The Spicy Ingredient That Gives Mule Cocktails Their Name

While popular cocktails like Old Cubans and Cosmopolitans are familiar to most, their backstories might be elusive to even the most frequent drinkers of the beverages. Take the Moscow mule, for example. Many of us know this drink is composed of a healthy combination of spiced ginger flavor, vodka, and a slice of lime for garnish. But what does this simple mixture have to do with either Moscow or mules? Well, the story behind the name of this cocktail is more straightforward than you think.

The Moscow aspect of a Moscow mule came about thanks to America's association of vodka with Russia. (Yes, the Moscow mule originated in America, not Russia). Some people also call the Moscow mule a vodka buck since most vodka in the U.S. does not actually come from Russia.

As to how the term mule came to be, it's alleged that the name comes from the very first drinkers of the cocktail who agreed that the ginger beer from the drink packed a strong kick — much like that of a mule. Unlike other more straightforward mixers, such as ginger ales and cranberry juices, ginger beer has the potential to mask any type of spirit thanks to its extremely pungent smell and taste. It's spicy, sweet, and just as strong as the most emphatic kicks from a mule.

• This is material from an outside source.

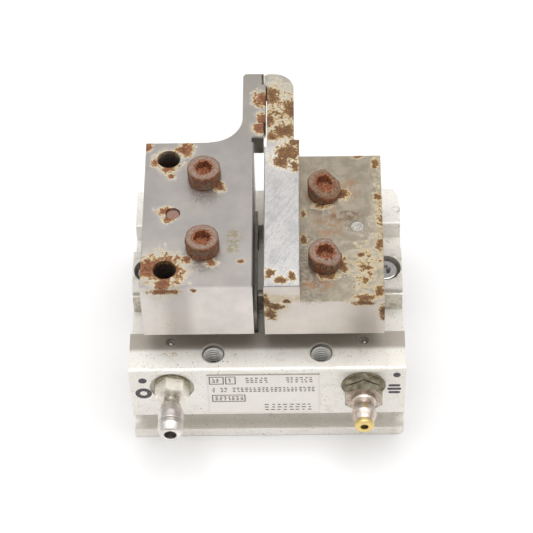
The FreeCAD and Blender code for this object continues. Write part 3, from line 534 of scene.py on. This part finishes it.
def rail_steel():
    s = Shade("rail_steel")
    color, rough, _ = ground_steel(s, (0.90, 0.865, 0.80), (0.78, 0.745, 0.68), 0.36)
    low, high = corners("guide_rail")
    # Lower side faces of the rail darkened: painted shade, made uneven as soil.
    side = s.step(s.axis("Z"), high.z - 1.5, high.z - 0.9, 1.0, 0.0)
    soil_and_shade = s.step(s.noise(0.9, 5, 0.7, seed=83), 0.40, 0.62, 0.25, 0.75)
    color = s.mix(s.math("MULTIPLY", side, soil_and_shade), color, (0.36, 0.33, 0.25))
    ends = s.spots([(x, (low.y + high.y) / 2, high.z, 4.6, 4.0, 9.0) for x in (low.x + 1.5, high.x - 1.5)])
    grime = s.math("MULTIPLY", s.step(ends, 0.25, 0.50), s.step(s.noise(1.7, 4, 0.7, seed=84), 0.45, 0.65))
    color = s.mix(s.math("MULTIPLY", grime, 0.5), color, (0.34, 0.28, 0.18))
    color = s.mix(s.math("MULTIPLY", grains(s, 0.50, 81, 0.5), 0.7), color, (0.22, 0.19, 0.13))
    return s.finish(color, rough, s.blend(side, 0.45, 0.7))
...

How the copper mug reinforces the title

The copper mug also plays a part in creating that "packs a punch" label. Mules are distinct in appearance because of the familiar copper mugs used to contain each drink — but the use of the cup is for more than just its good looks. The copper metal of this unique drinking vessel adds another element to a mule's simple yet strong taste. This is because vodka and other spirits oxidize in copper mugs, which opens the beverage to even more flavors.

The benefits of the copper metal spill over even more and apply to the ginger beer in the cocktail, too. The copper stabilizes the intense carbonation of ginger beer as it reacts to the metal, which leads to a more surprising flavor profile. Plus, a copper mug is just a great vessel for cold drinks. The copper becomes frosty in cold temperatures, which makes it a great choice for cocktails best enjoyed in warmer weather.

London, Mexican, and how the other mules got their names

The origin stories behind some of the other varieties of mules follow a similar pattern to the original mule. Much like its Moscow counterpart, the London mule gets its name from the deep ties gin has with London. The most basic iteration of this drink consists of gin, ginger beer, and lime. (It is also known as the gin gin mule for apparent reasons). This same backstory applies to the Mexican mule, which uses tequila in lieu of gin or vodka, and the Kentucky mule, which uses bourbon.

So overall the names of these mules are more self-explanatory than you think as they stem from simple connotations — the alcoholic element used in the drink and the region in which that alcohol is commonly indulged. No matter the reason, we couldn't imagine enjoying a mule cocktail in anything else but a copper mug. (Or calling it anything different.)